Sunrun stock jumps after Tesla, Renew Home deal
Sunrun shares climbed 27% after Sunrun, Tesla and Renew Home announced plans to combine home batteries and smart devices to supply more than 16 GW of flexible capacity to data centers and utilities.
Sunrun shares rose about 27% in early trading after the company, Tesla and Renew Home announced a partnership to aggregate home battery systems and connected devices into a distributed power network.
The partners said they will combine Sunrun and Tesla residential batteries with more than 8 million smart thermostats and other connected devices managed by Renew Home to shift demand and dispatch stored power during periods of peak grid stress. They described the arrangement as the largest distributed power plant in the United States and said it targets growing electricity needs from artificial intelligence and large-scale data centers.
The network uses aggregated residential batteries and demand-response from connected devices to provide flexible capacity to hyperscale data centers and grid operators. The companies said the approach can reduce the need for new centralized power plants or costly upgrades to transmission lines. The partnership already has more than 300 megawatts of capacity available in Virginia and expects that figure to exceed 500 megawatts by 2030 as more home batteries and smart devices are installed.
Financial and energy market projections underline the scale of demand. One estimate forecasts U.S. data center power demand at about 41 gigawatts in 2026 and 66 gigawatts in 2027, with total U.S. data center capacity possibly approaching 95 gigawatts by the end of next year. The partners said their distributed model could support hyperscale facilities while avoiding immediate investment in new centralized generation or transmission upgrades.
An economic consultancy has estimated that better use of existing grid assets and distributed resources could lower electricity bills by $110 billion to $170 billion over the next decade. The companies said the combined network would store and deliver energy when wholesale prices and grid congestion are highest, and would reduce residential demand at peak times through smart-device controls.
Mary Powell, Sunrun’s chief executive, said: “The grid of the 1800s cannot power the innovation of 2026. Americans deserve innovation that does not create unnecessary energy costs. When data centers are asked to throttle down operations during the most expensive and stressful hours of the day, we can activate our distributed power plants to help provide them the power they need while also protecting American families from footing the bill for costly new infrastructure.”

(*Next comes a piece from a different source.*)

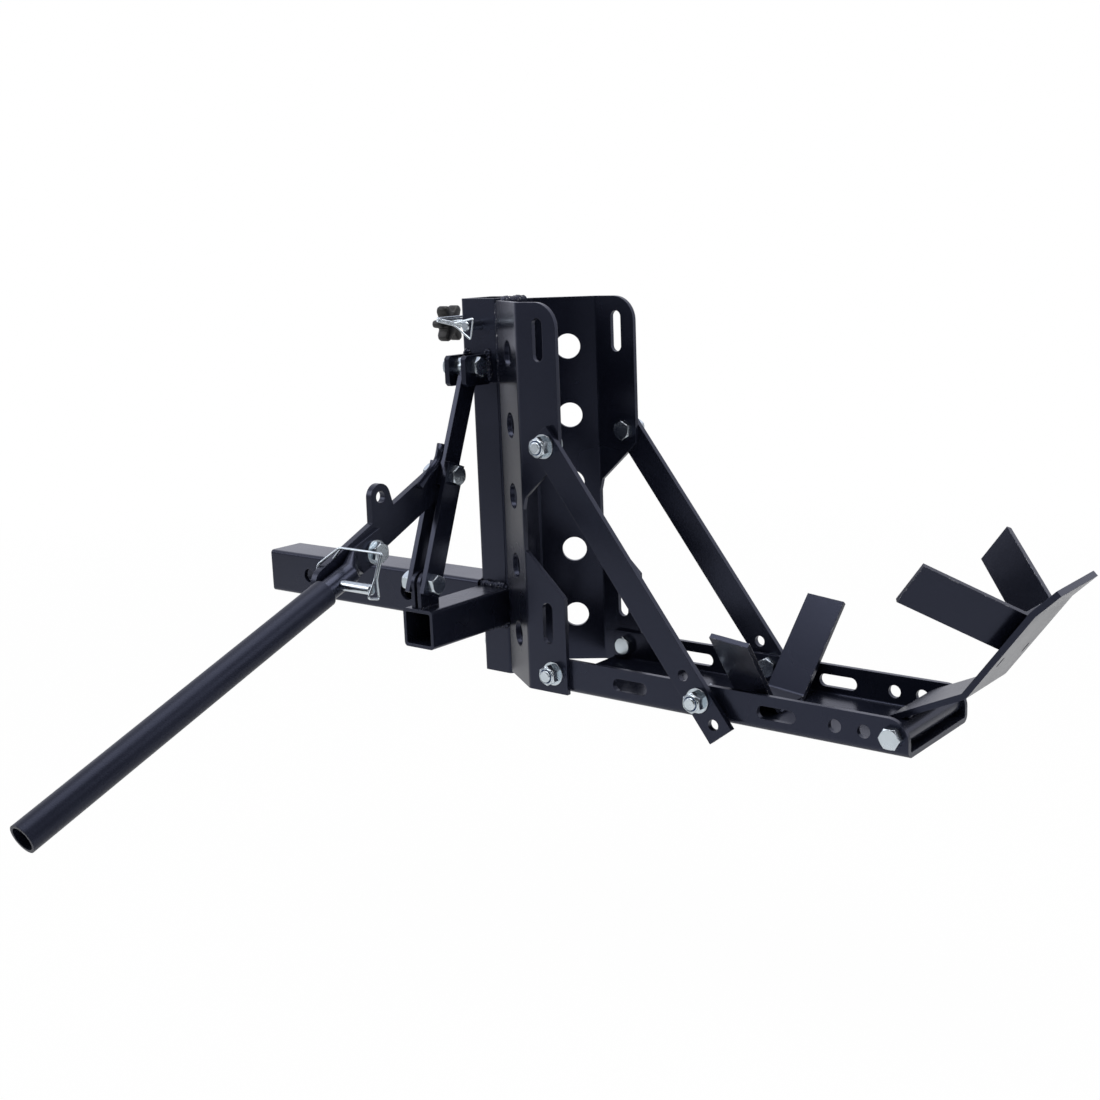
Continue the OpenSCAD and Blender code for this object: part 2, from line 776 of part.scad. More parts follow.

The stock rally followed a stretch of weakness after Sunrun issued cautious guidance last month; the share price had fallen about 30% through the previous trading day. After the early-session gain the stock traded near $16.24. UBS recently cut its price target on Sunrun to $20 from $23 while keeping a Buy rating and trimmed its forecast for Sunrun’s solar capacity deployments to 891 megawatts in 2026, down from a prior estimate of 935 megawatts.
The companies did not provide a detailed timeline for reaching the full 16-gigawatt target, saying the capability will grow as more residential battery systems and connected devices come online. They added they will work with utilities and data center operators to integrate the network into local grid operations and wholesale markets.